Northeastern Section–41st Annual Meeting (20–22 March 2006)

Paper No. 6
Presentation Time: 1:00 PM-4:00 PM

DRIFTWOOD-TRANSPORTED MID-MIOCENE LITHIC ERRATICS IN THE CALVERT CLIFFS, MARYLAND COASTAL PLAIN


VOGT, Peter R., Marine Science Institute, University of California at Santa Barbara, 552 University Road, Santa Barbara, CA 93106-6150 and ASHBY, Wallace L., 2651 Aspen Road, Port Republic, MD 20676, ptr_vogt@yahoo.com

Rare lithic erratics (5-50mm)were collected over 25 years from the intermittently exposed mid-Miocene shallow marine upper Calvert Formation, S. Kidwell's informal units younging from Parkers Creek Bone Bed (PCBB, Shattuck "zone" #12, 25 % of samples), through her Glossus-Chione Interval (GCI, #13, 4%), and overlying Kenwood Beach Shell Bed (KBSB,#14, 71%), along 2 km of the Calvert Cliffs, western shore of Chesapeake Bay. Of ca. 220 samples collected since 1982, a subset of 191 (collected 1982-1992) was described by John Glaser (Md Geological Survey) in terms of roundness (ranging from angular to rounded)), as well as lithology and putative original provenance (ca. 50% Piedmont quartz, 22 % Coastal Plain phosphorite, lesser amounts of western Piedmont and Appalachian quartzites and sedimentary rocks). Only ca.3% of the pebbles (quartz diorite gneiss) can reasonably be ascribed to a particular source--the Port Deposit Gneiss, near the present mouth of the Susquehanna, ca. 120km NNE of the sampling locality. Distant northern or western sources can be ruled out, due to lack of mafics or fossiliferous Paleozoic sediments. Most or all samples were probably captured in roots of river-bank trees, liberated by bank erosion and transported into the shallow Calvert Sea, serving as independent proxy tracers for terrestrial vertebrate carcasses moved into the same sea via "bloat and float". Common carbonized wood in the sampled strata supports driftwood pebble transport; the long-term average delivery was only of the order one rock per square km seabed per year.
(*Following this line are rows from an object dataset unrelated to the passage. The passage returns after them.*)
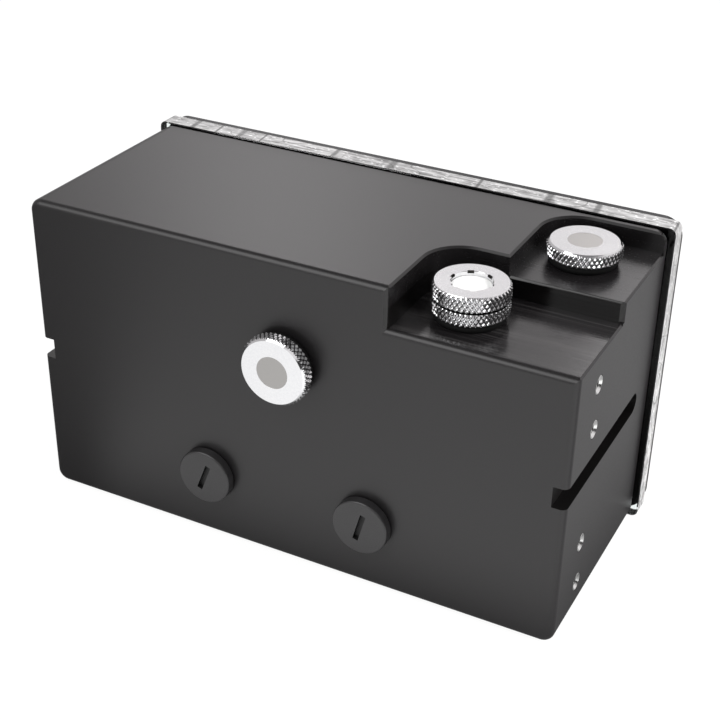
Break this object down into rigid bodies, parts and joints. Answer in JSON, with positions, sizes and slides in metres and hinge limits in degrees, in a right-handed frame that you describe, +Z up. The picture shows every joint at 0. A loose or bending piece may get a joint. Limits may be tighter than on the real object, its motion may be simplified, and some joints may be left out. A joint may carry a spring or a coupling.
{
  "type": "liquid cooling reservoir",
  "caption": "Drive-bay coolant reservoir: milled block with a clear front plate, stepped top, threaded ports closed by screwed plugs and a two-part vent plug.",
  "frame": {"origin": "under the middle of the whole part's box, on its lowest plane", "axes": "+Z up as the bay stands, -Y out of the window, +Y out of the ports, +X to the right seen from the window"},
  "size_m": [0.1494, 0.0738, 0.0853],
  "materials": {
    "black_housing": "milled acetal, fine satin black",
    "clear_acrylic": "polished clear acrylic",
    "black_rubber": "moulded nitrile",
    "black_anodised": "fine brushed, black anodised",
    "black_steel": "black oxide",
    "brass": "turned",
    "plated_insert": "nickel plated, turned",
    "chrome": "turned face, knurled rim, plated",
    "white_membrane": "fine porous sheet",
    "black_nylon": "moulded"
  },
  "bodies": {
    "reservoir": {"reservoir_body": "black_housing", "window_plate": "clear_acrylic", "window_seal": "black_rubber", "front_bezel": "black_anodised", "front_screws": "black_steel", "front_inserts": "brass", "rail_inserts_left": "plated_insert", "rail_inserts_right": "plated_insert"},
    "vent_base_seal": {"vent_base_ring": "black_rubber"},
    "vent_base": {"vent_base": "chrome"},
    "fill_plug_seal": {"fill_plug_ring": "black_rubber"},
    "fill_plug": {"fill_plug": "chrome"},
    "return_plug_seal": {"return_plug_ring": "black_rubber"},
    "return_plug": {"return_plug": "chrome"},
    "drain_plug_left_seal": {"drain_plug_left_ring": "black_rubber"},
    "drain_plug_left": {"drain_plug_left": "black_nylon"},
    "drain_plug_right_seal": {"drain_plug_right_ring": "black_rubber"},
    "drain_plug_right": {"drain_plug_right": "black_nylon"},
    "vent_cap_seal": {"vent_cap_ring": "black_rubber"},
    "vent_cap": {"vent_cap": "chrome", "vent_membrane": "white_membrane"}
  },
  "joints": [
    {"name": "vent_base_lift", "type": "slide", "parent": "reservoir", "child": "vent_base_seal", "axis": [0, 0, 1], "range_m": [0, 0.00535]},
    {"name": "vent_base_turn", "type": "hinge", "parent": "vent_base_seal", "child": "vent_base", "pos_m": [-0.04097, 0.01657, 0.0741], "axis": [0, 0, 1], "range_deg": [0, 1440]},
    {"name": "fill_plug_lift", "type": "slide", "parent": "reservoir", "child": "fill_plug_seal", "axis": [0, 0, 1], "range_m": [0, 0.00535]},
    {"name": "fill_plug_turn", "type": "hinge", "parent": "fill_plug_seal", "child": "fill_plug", "pos_m": [-0.05708, -0.01353, 0.0795], "axis": [0, 0, 1], "range_deg": [0, 1440]},
    {"name": "return_plug_lift", "type": "slide", "parent": "reservoir", "child": "return_plug_seal", "axis": [0, 1, 0], "range_m": [0, 0.00535]},
    {"name": "return_plug_turn", "type": "hinge", "parent": "return_plug_seal", "child": "return_plug", "pos_m": [0, 0.03148, 0.058], "axis": [0, 1, 0], "range_deg": [0, 1440]},
    {"name": "drain_plug_left_lift", "type": "slide", "parent": "reservoir", "child": "drain_plug_left_seal", "axis": [0, 1, 0], "range_m": [0, 0.00535]},
    {"name": "drain_plug_left_turn", "type": "hinge", "parent": "drain_plug_left_seal", "child": "drain_plug_left", "pos_m": [0.0224, 0.03148, 0.0191], "axis": [0, 1, 0], "range_deg": [0, 1440]},
    {"name": "drain_plug_right_lift", "type": "slide", "parent": "reservoir", "child": "drain_plug_right_seal", "axis": [0, 1, 0], "range_m": [0, 0.00535]},
    {"name": "drain_plug_right_turn", "type": "hinge", "parent": "drain_plug_right_seal", "child": "drain_plug_right", "pos_m": [-0.0224, 0.03148, 0.0191], "axis": [0, 1, 0], "range_deg": [0, 1440]},
    {"name": "vent_cap_lift", "type": "slide", "parent": "vent_base", "child": "vent_cap_seal", "axis": [0, 0, 1], "range_m": [0, 0.001]},
    {"name": "vent_cap_turn", "type": "hinge", "parent": "vent_cap_seal", "child": "vent_cap", "pos_m": [-0.04097, 0.01657, 0.0798], "axis": [0, 0, 1], "range_deg": [0, 360]}
  ],
  "couplings": [
    {"joint": "vent_base_turn", "follows": "vent_base_lift", "rad_per_m": 4699.5},
    {"joint": "fill_plug_turn", "follows": "fill_plug_lift", "rad_per_m": 4699.5},
    {"joint": "return_plug_turn", "follows": "return_plug_lift", "rad_per_m": 4699.5},
    {"joint": "drain_plug_left_turn", "follows": "drain_plug_left_lift", "rad_per_m": 4699.5},
    {"joint": "drain_plug_right_turn", "follows": "drain_plug_right_lift", "rad_per_m": 4699.5},
    {"joint": "vent_cap_turn", "follows": "vent_cap_lift", "rad_per_m": 6283.2}
  ]
}
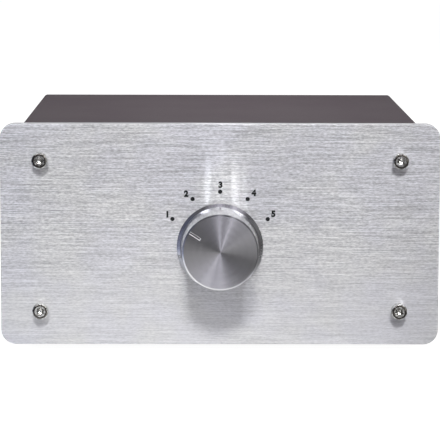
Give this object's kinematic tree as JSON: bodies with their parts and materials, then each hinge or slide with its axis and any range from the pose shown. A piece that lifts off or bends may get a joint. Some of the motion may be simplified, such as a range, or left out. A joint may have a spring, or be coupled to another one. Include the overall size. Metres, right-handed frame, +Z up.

Under long-term constant input by rivers, the dramatic difference between pebble density in GCI vs PCBB and KBSB, mirroring that of marine macrofossils, is understood in terms of depositional environments, GCI deposition being farther offshore, farther from riverine driftwood sources, with a less energetic bottom environment causing greater pebble dilution by fine sand and silt. However, no concentrated lag of pebbles was observed at the base of KBSB,as would be expected from Kidwell's proposed PP-3 disconformity at the unit base.